• [The task] Extract, unchanged, each line of the listing below from its first line through the line that contains "TIP_TONE * max(0.0, 1", inclusive, and nothing else.
______________________________
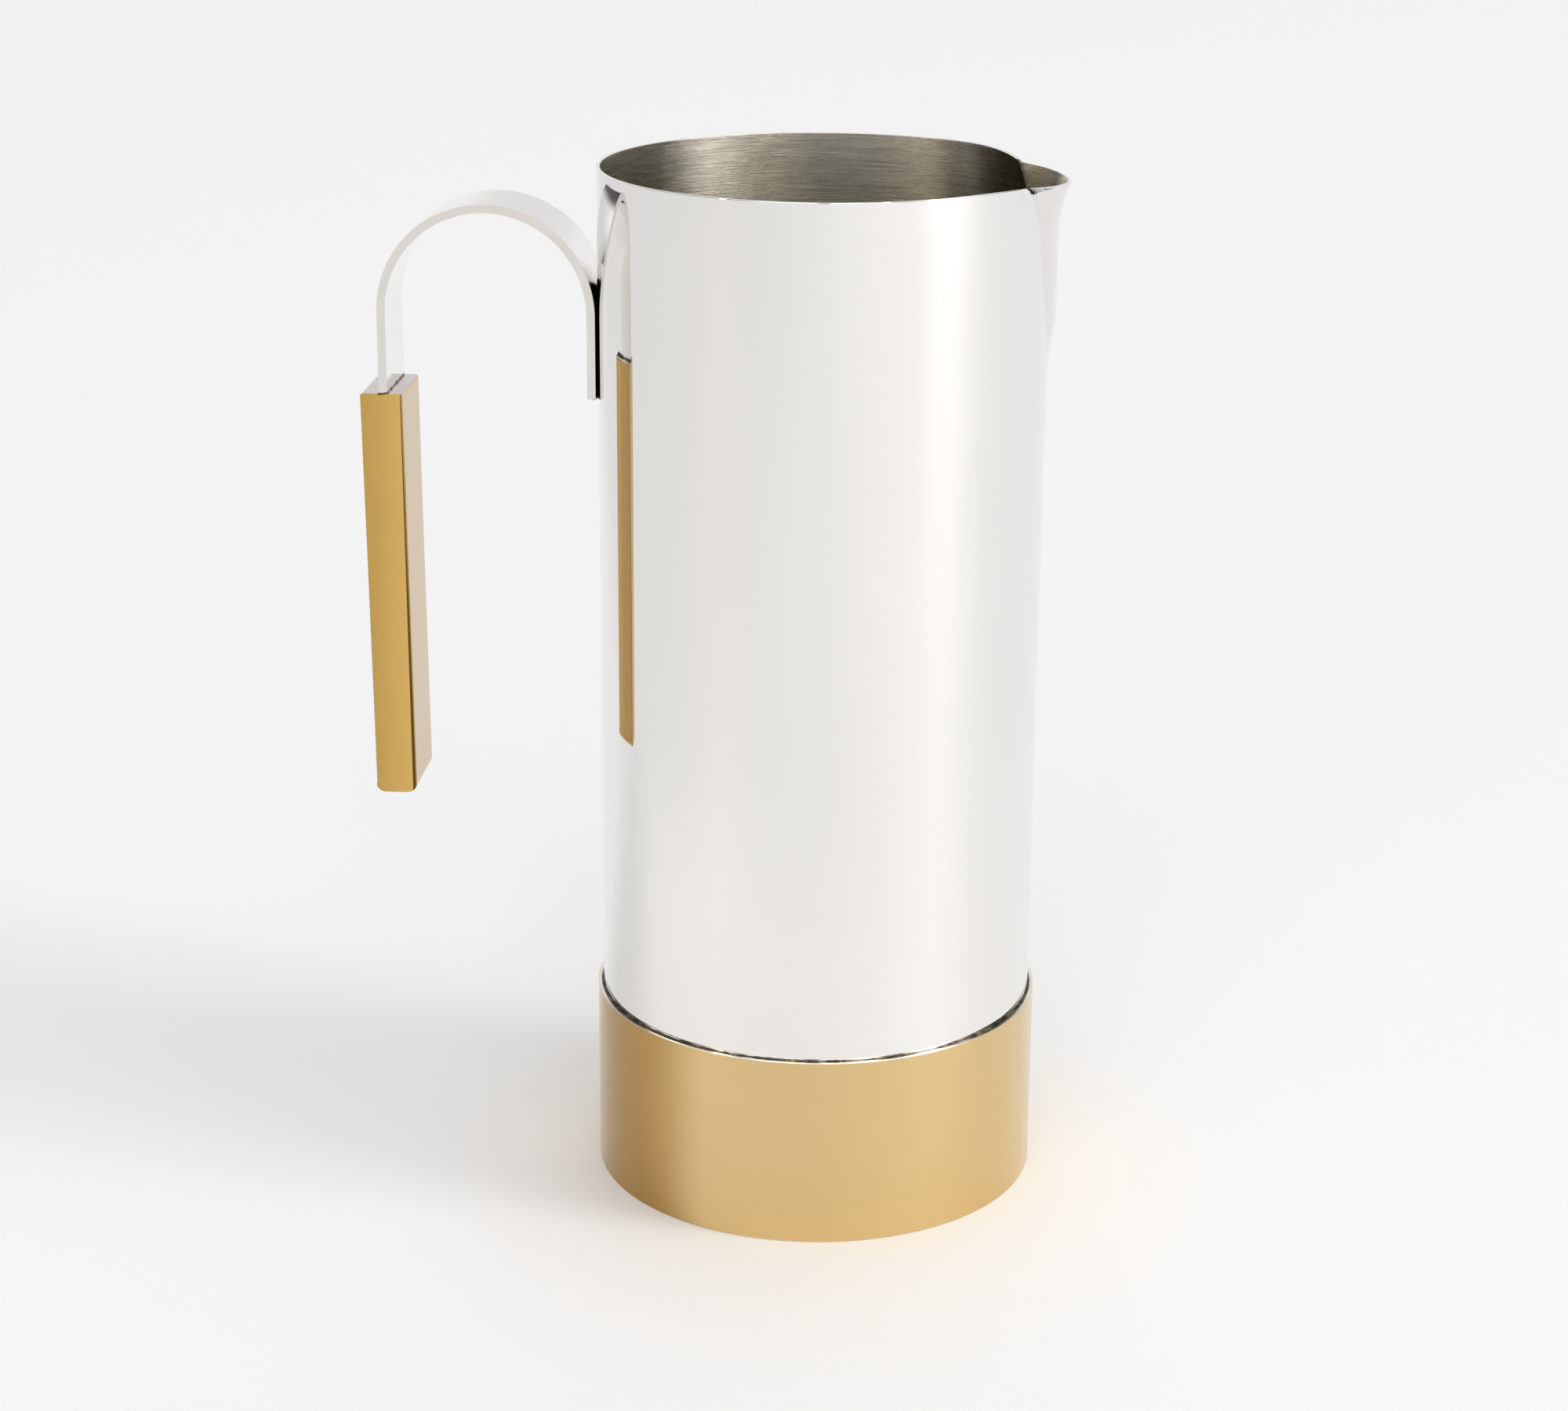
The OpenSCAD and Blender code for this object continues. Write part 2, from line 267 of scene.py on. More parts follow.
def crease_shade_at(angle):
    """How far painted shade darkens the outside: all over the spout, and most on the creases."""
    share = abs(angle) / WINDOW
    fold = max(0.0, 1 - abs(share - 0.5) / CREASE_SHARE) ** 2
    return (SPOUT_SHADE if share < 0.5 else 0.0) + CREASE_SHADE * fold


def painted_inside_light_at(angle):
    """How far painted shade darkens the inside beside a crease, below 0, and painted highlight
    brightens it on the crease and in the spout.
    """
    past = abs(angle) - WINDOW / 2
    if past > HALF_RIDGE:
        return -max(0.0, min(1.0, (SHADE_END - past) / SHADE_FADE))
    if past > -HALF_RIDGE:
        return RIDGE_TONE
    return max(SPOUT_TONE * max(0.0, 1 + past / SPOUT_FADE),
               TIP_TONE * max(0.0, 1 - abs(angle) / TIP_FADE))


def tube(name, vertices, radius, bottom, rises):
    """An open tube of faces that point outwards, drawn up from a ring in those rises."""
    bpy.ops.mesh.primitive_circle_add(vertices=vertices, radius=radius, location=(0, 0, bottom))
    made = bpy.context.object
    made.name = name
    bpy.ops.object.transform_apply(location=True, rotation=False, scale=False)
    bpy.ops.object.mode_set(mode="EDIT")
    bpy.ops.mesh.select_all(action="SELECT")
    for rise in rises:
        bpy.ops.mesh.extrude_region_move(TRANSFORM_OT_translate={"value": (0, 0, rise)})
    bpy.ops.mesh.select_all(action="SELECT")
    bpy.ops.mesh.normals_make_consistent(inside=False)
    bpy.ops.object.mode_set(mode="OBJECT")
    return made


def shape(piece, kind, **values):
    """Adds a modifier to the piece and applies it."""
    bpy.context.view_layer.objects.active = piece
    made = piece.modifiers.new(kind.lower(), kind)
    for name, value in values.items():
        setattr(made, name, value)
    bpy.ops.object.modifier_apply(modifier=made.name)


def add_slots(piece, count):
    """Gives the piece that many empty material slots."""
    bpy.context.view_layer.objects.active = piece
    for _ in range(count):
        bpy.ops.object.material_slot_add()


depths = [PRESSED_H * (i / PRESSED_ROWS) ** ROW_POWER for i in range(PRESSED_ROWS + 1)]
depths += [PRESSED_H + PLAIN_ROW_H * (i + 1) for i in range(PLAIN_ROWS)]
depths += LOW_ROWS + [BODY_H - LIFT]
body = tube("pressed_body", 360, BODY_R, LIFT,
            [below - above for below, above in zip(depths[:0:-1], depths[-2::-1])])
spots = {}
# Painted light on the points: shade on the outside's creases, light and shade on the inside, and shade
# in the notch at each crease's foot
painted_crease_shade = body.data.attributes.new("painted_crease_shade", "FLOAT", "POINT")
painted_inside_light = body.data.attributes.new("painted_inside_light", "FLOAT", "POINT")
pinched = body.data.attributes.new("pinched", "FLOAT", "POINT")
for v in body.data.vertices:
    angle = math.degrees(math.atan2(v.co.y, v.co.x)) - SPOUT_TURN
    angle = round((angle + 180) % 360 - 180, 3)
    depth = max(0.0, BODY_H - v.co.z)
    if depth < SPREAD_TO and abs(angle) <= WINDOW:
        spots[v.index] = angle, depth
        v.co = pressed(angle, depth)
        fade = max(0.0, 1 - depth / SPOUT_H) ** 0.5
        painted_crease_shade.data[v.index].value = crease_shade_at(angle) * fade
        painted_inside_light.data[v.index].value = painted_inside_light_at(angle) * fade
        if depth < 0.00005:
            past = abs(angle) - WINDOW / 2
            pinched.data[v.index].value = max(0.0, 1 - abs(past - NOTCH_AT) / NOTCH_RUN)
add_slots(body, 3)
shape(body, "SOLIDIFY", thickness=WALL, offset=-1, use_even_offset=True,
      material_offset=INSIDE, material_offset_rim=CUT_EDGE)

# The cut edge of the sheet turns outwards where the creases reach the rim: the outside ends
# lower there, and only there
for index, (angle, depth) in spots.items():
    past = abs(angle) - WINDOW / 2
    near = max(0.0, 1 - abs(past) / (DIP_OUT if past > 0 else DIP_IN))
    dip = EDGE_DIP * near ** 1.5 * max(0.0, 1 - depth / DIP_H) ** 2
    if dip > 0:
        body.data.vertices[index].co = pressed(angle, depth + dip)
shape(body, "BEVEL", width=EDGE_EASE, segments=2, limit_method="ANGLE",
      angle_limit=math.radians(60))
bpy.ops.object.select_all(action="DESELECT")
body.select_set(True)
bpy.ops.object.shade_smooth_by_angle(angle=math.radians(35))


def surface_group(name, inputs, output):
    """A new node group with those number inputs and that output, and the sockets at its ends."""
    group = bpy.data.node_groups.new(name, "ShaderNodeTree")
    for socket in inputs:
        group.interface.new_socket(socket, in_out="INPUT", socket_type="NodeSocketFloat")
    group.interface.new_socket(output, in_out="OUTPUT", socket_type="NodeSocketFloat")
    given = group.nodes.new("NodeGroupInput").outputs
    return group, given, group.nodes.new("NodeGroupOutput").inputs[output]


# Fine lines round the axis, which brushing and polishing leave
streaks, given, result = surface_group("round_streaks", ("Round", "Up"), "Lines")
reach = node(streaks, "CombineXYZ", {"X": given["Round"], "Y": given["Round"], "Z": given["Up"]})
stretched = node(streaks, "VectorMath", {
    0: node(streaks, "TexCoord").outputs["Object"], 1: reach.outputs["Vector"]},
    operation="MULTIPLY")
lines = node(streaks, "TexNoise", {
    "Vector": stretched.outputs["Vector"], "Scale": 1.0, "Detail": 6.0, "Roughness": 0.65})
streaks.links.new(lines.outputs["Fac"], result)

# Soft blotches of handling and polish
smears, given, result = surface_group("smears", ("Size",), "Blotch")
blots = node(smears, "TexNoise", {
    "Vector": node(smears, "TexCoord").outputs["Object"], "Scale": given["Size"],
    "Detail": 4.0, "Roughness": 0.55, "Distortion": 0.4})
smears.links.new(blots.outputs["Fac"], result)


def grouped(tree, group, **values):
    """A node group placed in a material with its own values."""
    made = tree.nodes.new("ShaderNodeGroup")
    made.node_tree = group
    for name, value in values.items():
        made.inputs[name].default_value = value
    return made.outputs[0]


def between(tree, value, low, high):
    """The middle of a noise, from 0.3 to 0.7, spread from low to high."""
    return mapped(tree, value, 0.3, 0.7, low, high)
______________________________
• [Complete response]
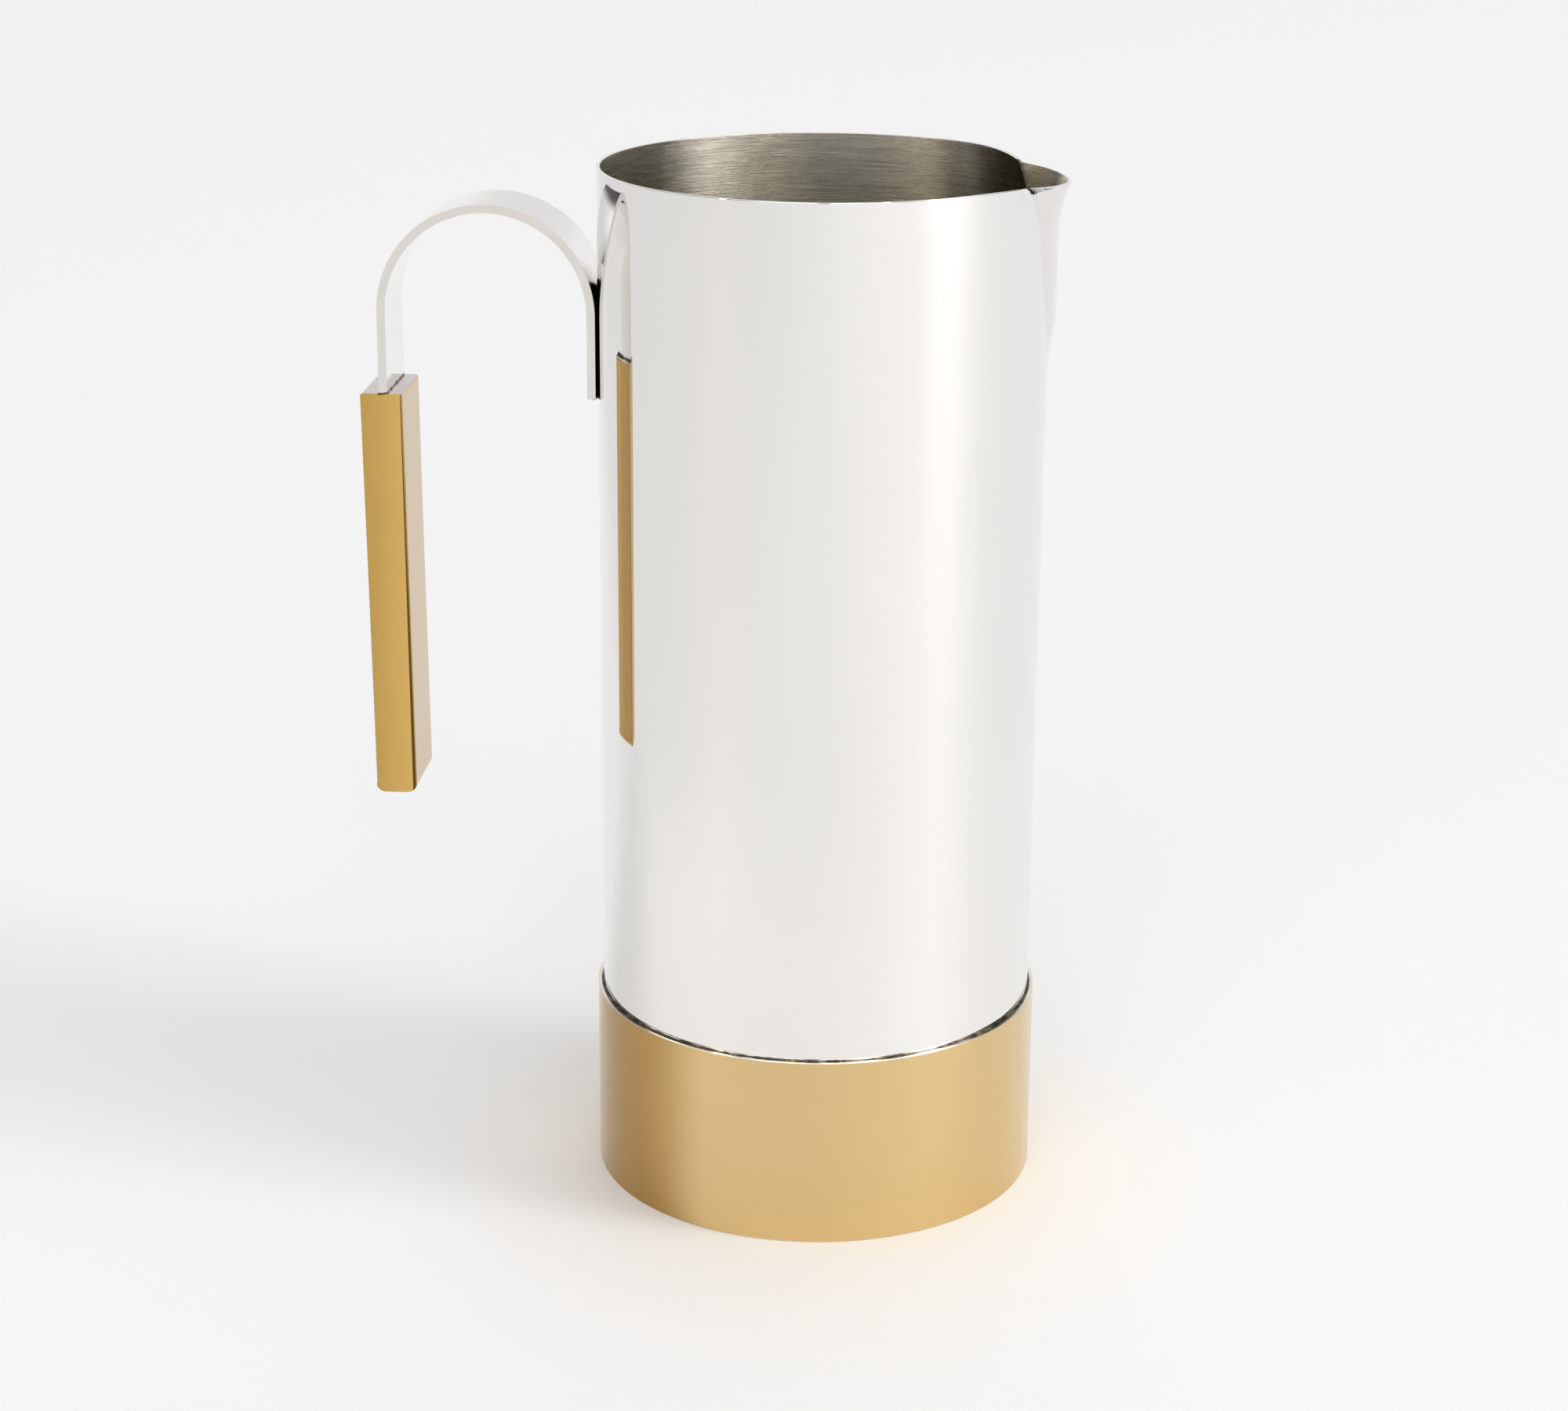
The OpenSCAD and Blender code for this object continues. Write part 2, from line 267 of scene.py on. More parts follow.
def crease_shade_at(angle):
    """How far painted shade darkens the outside: all over the spout, and most on the creases."""
    share = abs(angle) / WINDOW
    fold = max(0.0, 1 - abs(share - 0.5) / CREASE_SHARE) ** 2
    return (SPOUT_SHADE if share < 0.5 else 0.0) + CREASE_SHADE * fold


def painted_inside_light_at(angle):
    """How far painted shade darkens the inside beside a crease, below 0, and painted highlight
    brightens it on the crease and in the spout.
    """
    past = abs(angle) - WINDOW / 2
    if past > HALF_RIDGE:
        return -max(0.0, min(1.0, (SHADE_END - past) / SHADE_FADE))
    if past > -HALF_RIDGE:
        return RIDGE_TONE
    return max(SPOUT_TONE * max(0.0, 1 + past / SPOUT_FADE),
               TIP_TONE * max(0.0, 1 - abs(angle) / TIP_FADE))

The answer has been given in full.